TASK DIRECTIONS:
Copy every line of the data that contains the string "caption".

SUPPLIED DATA:
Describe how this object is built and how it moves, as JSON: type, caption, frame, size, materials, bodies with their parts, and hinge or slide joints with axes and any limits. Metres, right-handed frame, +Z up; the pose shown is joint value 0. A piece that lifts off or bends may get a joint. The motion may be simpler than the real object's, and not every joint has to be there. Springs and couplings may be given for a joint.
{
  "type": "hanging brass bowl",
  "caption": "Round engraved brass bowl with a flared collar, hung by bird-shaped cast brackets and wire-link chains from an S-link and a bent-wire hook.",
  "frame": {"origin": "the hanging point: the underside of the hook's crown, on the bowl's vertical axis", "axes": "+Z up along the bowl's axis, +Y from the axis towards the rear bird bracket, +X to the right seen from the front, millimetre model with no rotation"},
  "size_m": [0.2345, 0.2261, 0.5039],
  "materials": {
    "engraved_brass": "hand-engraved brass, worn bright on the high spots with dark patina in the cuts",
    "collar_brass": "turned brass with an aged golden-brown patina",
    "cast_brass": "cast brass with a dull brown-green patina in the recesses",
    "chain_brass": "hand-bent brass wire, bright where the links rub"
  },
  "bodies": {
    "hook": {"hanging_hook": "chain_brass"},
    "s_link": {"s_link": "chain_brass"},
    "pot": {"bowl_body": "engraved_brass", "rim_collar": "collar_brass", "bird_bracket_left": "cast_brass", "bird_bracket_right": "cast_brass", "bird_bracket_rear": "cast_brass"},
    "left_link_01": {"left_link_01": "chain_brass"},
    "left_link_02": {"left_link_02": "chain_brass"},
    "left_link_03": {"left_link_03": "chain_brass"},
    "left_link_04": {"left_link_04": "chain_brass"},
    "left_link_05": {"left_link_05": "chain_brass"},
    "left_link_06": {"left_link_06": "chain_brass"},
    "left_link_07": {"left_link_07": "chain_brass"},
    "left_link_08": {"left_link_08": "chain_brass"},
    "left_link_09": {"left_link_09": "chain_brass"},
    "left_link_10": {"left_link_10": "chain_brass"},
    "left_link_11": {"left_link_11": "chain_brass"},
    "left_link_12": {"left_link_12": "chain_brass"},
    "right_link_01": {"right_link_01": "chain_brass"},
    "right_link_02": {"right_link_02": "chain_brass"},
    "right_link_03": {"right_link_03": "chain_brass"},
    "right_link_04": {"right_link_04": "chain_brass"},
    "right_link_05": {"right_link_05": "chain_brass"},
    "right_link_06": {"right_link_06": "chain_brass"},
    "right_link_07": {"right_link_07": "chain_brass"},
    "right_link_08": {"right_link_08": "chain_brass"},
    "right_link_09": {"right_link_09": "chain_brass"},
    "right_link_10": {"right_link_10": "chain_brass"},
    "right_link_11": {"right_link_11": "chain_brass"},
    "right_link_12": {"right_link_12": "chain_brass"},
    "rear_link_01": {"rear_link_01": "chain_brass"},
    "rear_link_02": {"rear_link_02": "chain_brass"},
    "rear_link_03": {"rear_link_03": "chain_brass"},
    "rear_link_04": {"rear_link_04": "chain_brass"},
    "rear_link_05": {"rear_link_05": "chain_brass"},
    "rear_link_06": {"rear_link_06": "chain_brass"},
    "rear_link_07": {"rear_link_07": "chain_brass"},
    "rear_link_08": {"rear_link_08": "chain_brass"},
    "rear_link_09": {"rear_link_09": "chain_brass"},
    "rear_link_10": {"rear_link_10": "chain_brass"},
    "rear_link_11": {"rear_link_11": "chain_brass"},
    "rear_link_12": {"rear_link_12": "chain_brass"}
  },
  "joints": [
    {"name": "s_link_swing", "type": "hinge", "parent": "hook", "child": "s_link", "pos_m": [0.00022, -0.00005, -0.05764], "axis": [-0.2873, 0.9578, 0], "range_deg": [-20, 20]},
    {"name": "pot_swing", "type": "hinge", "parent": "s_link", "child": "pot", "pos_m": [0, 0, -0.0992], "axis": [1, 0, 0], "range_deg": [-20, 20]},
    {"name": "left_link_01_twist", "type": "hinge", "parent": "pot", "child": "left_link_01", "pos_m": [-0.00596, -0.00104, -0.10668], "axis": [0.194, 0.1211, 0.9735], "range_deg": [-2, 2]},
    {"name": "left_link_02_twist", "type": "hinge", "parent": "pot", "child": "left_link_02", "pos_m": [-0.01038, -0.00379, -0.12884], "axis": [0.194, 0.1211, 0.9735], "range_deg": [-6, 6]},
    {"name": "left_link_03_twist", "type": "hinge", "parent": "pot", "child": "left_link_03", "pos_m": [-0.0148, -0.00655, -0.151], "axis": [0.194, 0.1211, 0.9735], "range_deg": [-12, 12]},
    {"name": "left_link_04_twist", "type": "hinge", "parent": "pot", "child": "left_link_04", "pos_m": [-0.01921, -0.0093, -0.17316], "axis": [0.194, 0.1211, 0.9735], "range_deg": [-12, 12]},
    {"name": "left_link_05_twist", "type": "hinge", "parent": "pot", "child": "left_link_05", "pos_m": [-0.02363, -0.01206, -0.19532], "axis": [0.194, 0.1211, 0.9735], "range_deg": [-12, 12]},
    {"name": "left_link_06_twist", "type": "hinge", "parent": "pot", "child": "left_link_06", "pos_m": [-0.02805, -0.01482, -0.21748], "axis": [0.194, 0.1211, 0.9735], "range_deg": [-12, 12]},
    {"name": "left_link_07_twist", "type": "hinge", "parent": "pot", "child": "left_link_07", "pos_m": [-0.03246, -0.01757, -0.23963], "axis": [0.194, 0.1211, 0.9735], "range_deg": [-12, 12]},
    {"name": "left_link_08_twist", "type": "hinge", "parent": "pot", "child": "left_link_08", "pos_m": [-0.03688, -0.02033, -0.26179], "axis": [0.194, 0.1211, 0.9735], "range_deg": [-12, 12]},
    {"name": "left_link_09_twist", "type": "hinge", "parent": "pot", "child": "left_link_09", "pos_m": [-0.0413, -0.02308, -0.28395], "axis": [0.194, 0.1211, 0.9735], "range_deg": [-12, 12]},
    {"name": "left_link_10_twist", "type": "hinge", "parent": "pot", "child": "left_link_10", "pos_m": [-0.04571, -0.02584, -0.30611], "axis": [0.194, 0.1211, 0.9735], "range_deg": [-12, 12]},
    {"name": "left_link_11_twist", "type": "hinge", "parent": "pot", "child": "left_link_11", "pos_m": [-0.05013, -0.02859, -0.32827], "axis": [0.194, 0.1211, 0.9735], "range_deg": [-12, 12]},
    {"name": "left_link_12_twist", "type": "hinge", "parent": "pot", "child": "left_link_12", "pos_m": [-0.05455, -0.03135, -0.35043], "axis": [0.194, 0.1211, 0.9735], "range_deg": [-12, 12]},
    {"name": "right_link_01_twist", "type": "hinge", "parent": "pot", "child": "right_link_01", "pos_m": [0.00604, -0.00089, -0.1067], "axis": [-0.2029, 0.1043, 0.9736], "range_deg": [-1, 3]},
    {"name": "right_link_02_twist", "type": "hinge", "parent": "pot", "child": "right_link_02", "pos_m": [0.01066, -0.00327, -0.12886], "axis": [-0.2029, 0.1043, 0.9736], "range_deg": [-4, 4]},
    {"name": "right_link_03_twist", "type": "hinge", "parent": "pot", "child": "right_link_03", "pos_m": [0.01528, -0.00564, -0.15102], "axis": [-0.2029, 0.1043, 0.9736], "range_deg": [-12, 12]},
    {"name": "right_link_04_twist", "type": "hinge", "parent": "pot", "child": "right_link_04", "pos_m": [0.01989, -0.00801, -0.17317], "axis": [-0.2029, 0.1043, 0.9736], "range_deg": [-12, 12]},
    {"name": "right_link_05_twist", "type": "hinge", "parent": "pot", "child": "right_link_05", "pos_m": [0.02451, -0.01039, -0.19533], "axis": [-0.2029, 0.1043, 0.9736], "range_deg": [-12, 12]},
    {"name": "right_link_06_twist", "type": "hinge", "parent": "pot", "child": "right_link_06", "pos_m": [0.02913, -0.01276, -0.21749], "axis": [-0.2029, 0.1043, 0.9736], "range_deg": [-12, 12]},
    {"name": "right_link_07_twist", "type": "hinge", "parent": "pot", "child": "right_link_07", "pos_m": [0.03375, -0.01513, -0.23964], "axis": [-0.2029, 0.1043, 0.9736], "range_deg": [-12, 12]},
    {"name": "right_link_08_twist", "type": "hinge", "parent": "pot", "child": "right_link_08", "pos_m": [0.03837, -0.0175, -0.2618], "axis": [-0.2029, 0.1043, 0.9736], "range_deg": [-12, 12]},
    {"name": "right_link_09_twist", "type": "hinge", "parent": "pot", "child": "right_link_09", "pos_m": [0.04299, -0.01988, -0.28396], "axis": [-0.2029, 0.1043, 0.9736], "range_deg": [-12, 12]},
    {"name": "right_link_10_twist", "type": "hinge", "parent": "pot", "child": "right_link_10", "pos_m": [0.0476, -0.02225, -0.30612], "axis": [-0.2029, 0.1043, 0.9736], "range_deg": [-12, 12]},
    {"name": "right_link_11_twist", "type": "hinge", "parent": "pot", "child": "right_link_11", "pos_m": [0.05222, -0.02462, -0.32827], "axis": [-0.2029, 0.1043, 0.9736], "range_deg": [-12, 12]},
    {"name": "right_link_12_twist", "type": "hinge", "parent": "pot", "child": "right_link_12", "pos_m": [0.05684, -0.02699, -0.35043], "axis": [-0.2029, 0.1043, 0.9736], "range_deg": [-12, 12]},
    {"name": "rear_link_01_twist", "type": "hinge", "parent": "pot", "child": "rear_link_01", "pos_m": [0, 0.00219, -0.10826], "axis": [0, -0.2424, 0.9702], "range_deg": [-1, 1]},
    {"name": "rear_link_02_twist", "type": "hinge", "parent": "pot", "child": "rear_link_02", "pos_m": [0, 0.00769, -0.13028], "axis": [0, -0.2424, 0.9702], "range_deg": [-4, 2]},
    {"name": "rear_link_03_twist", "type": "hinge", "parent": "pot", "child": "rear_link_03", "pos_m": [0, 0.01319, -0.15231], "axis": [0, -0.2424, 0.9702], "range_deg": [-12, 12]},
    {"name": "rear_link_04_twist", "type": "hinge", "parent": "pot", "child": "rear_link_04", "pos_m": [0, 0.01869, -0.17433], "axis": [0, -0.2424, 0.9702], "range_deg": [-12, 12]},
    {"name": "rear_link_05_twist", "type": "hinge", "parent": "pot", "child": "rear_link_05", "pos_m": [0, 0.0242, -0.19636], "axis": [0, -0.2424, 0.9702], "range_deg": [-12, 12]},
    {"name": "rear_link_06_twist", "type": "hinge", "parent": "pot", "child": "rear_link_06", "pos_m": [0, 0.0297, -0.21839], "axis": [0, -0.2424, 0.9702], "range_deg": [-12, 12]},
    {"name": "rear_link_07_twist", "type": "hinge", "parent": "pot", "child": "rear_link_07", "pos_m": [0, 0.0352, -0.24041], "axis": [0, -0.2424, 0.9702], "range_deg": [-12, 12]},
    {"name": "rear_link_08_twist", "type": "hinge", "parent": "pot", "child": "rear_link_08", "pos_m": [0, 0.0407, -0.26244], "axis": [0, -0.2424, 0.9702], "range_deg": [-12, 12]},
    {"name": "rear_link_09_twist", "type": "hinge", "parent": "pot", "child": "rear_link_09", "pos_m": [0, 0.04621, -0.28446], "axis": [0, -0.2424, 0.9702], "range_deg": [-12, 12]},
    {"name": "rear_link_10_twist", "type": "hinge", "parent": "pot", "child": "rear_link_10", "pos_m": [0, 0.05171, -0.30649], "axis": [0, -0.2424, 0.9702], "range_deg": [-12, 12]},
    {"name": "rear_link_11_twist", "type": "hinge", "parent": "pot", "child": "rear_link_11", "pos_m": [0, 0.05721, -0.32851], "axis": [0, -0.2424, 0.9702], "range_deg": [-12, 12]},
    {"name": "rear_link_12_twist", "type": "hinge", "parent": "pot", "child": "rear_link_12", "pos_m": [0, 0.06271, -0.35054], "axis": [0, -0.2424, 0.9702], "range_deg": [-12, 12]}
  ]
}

ANSWER TO THE EXERCISE:
Describe how this object is built and how it moves, as JSON: type, caption, frame, size, materials, bodies with their parts, and hinge or slide joints with axes and any limits. Metres, right-handed frame, +Z up; the pose shown is joint value 0. A piece that lifts off or bends may get a joint. The motion may be simpler than the real object's, and not every joint has to be there. Springs and couplings may be given for a joint.
  "caption": "Round engraved brass bowl with a flared collar, hung by bird-shaped cast brackets and wire-link chains from an S-link and a bent-wire hook.",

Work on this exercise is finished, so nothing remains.